In-Context Learning Without Copying
Kerem Sahin, Sheridan Feucht, Adam Belfki, Jannik Brinkmann, Aaron Mueller, David Bau, Chris Wendler
TL;DR
The paper investigates whether inductive copying via induction heads is necessary for in-context learning (ICL) in transformers. By introducing Hapax, a loss-masking regime that omits gradients for positions predictable by induction heads, the authors suppress inductive copying while training 1B models on the Pile. Hapax reduces exact copying behaviors and induction-head activity, yet preserves or even improves abstractive ICL performance on many tasks, including translation, and improves fluency, suggesting abstractive ICL can emerge without reliance on induction copying. Mechanistic analyses and cross-checkpoint experiments indicate weaker induction circuits but reveal that prefix-matching patterns can form due to prior-token information, challenging the notion that induction copying is causally essential for abstractive ICL and highlighting the value of shaping data distributions to study learning dynamics.
Abstract
Induction heads are attention heads that perform inductive copying by matching patterns from earlier context and copying their continuations verbatim.
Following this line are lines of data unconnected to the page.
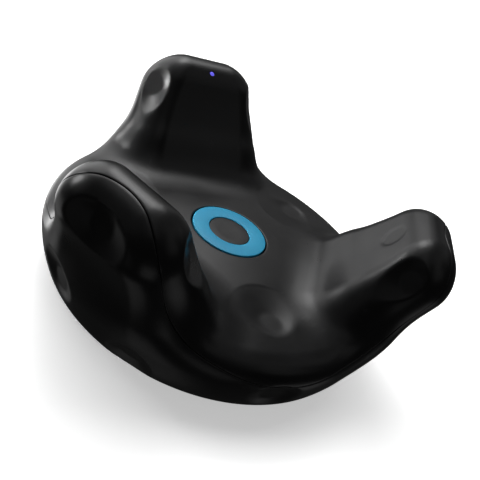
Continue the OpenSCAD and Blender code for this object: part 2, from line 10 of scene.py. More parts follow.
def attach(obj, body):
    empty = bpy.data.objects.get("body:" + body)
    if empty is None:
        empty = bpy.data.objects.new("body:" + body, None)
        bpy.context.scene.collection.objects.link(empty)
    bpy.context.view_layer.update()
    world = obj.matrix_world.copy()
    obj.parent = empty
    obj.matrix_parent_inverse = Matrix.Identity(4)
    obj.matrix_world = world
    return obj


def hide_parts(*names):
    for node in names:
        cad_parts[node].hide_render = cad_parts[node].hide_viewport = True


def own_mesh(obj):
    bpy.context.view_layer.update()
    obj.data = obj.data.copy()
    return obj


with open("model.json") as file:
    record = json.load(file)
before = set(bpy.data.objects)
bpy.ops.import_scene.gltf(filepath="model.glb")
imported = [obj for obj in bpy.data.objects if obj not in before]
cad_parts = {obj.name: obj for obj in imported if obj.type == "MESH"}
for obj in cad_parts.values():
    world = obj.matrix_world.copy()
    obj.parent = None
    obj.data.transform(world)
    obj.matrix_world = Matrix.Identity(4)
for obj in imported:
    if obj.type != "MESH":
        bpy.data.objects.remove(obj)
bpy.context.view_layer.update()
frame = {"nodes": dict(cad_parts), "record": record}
nodes = frame["nodes"]

MM = 0.001
PRONGS = (0, 120, 240)
VALLEYS = (60, 180, 300)
# The radius that stands for the axis in a turned profile.
POLE = 0.02

# ---------------------------------------------------------------- outer form
# The same formulas and dimensions as the CAD source, in millimetres. Distances
# are negative inside.

TOP_HEIGHT = 20
TOP_DROP = 2
SIDE_REACH = 35
BOWL_RADIUS = 42.8
BOWL_BELLY = 18.0
SIDE_INSET = 6.6
SIDE_ARC = (BOWL_BELLY**2 + SIDE_INSET**2) / (2 * SIDE_INSET)
RIM_ROUND = 6.2
FOOT_ROUND = 3.8
BASE_LIFT = 0.6
WALL = 2.0

# A prong is a slab that leans out. Along it, it bends, tapers and thickens.
PRONG_OUT = 39.8
PRONG_MARK = 30
PRONG_LEAN = math.radians(57.7)
PRONG_TIP = 4.5
PRONG_FOOT = -8
PRONG_HALF_WIDTH = 8.35
PRONG_HALF_THICK = 7.9
PRONG_BEND = 0.006
PRONG_TAPER = 0.21
PRONG_CROWN = 0.004
PRONG_SWELL = 0.012
PRONG_BLEND = 12
LEAN_COS, LEAN_SIN = math.cos(PRONG_LEAN), math.sin(PRONG_LEAN)


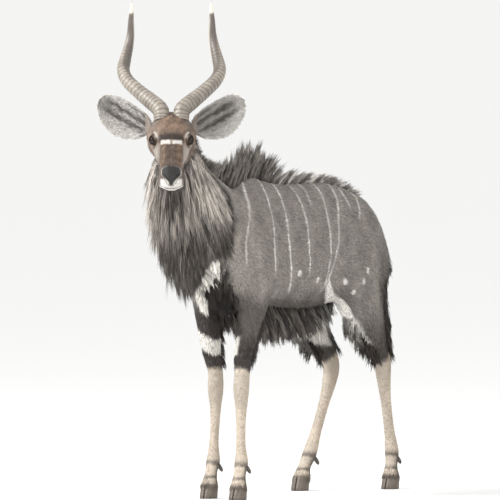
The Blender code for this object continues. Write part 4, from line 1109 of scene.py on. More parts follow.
def strand_guides(ground, rng, count, weight, way, reach, lift, droop, steps):
    """Guide hairs that lie on the surface, rise by lift * t^1.3, and droop once they hang free."""
    roots, normals = ground.draw(rng, count, weight)
    length = reach(roots) * rng.uniform(0.85, 1.12, count)
    height = lift(roots) * rng.uniform(0.15, 1.10, count)
    heading = unit(way(roots, normals) + rng.normal(0, 0.07, (count, 3)))
    place = roots.copy()
    path = [roots - normals * 0.004]
    outs = [normals]
    for k in range(1, steps + 1):
        t = k / steps
        place = place + heading * (length / steps)[:, None]
        near, out = ground.nearest(place)
        above = dot(place - near, out)[:, 0]
        want = 0.002 + height * t**1.3
        pressed = (above < want) & (np.linalg.norm(place - near, axis=1) < 0.2)
        free = unit(heading + np.array((0, 0, -1.0)) * (droop(roots) / steps)[:, None] * 3)
        place = np.where(pressed[:, None], near + out * want[:, None], place)
        heading = np.where(pressed[:, None], heading, free)
        out = np.where(pressed[:, None], out, outs[-1])
        path.append(place.copy())
        outs.append(out)
    return roots, np.stack(path, axis=1), np.stack(outs, axis=1)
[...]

As models develop induction heads, they often experience a sharp drop in training loss, a phenomenon cited as evidence that induction heads may serve as a prerequisite for more complex in-context learning (ICL) capabilities. In this work, we ask whether transformers can still acquire ICL capabilities when inductive copying is suppressed. We propose Hapax, a setting where we omit the loss contribution of any token that can be correctly predicted by induction heads. Despite a significant reduction in inductive copying, performance on abstractive ICL tasks (i.e., tasks where the answer is not contained in the input context) remains comparable and surpasses the vanilla model on 13 of 21 tasks, even though 31.7\% of tokens are omitted from the loss. Furthermore, our model achieves lower loss values on token positions that cannot be predicted correctly by induction heads. Mechanistic analysis further shows that models trained with Hapax develop fewer and weaker induction heads but still preserve ICL capabilities. Taken together, our findings indicate that inductive copying is not essential for learning abstractive ICL mechanisms.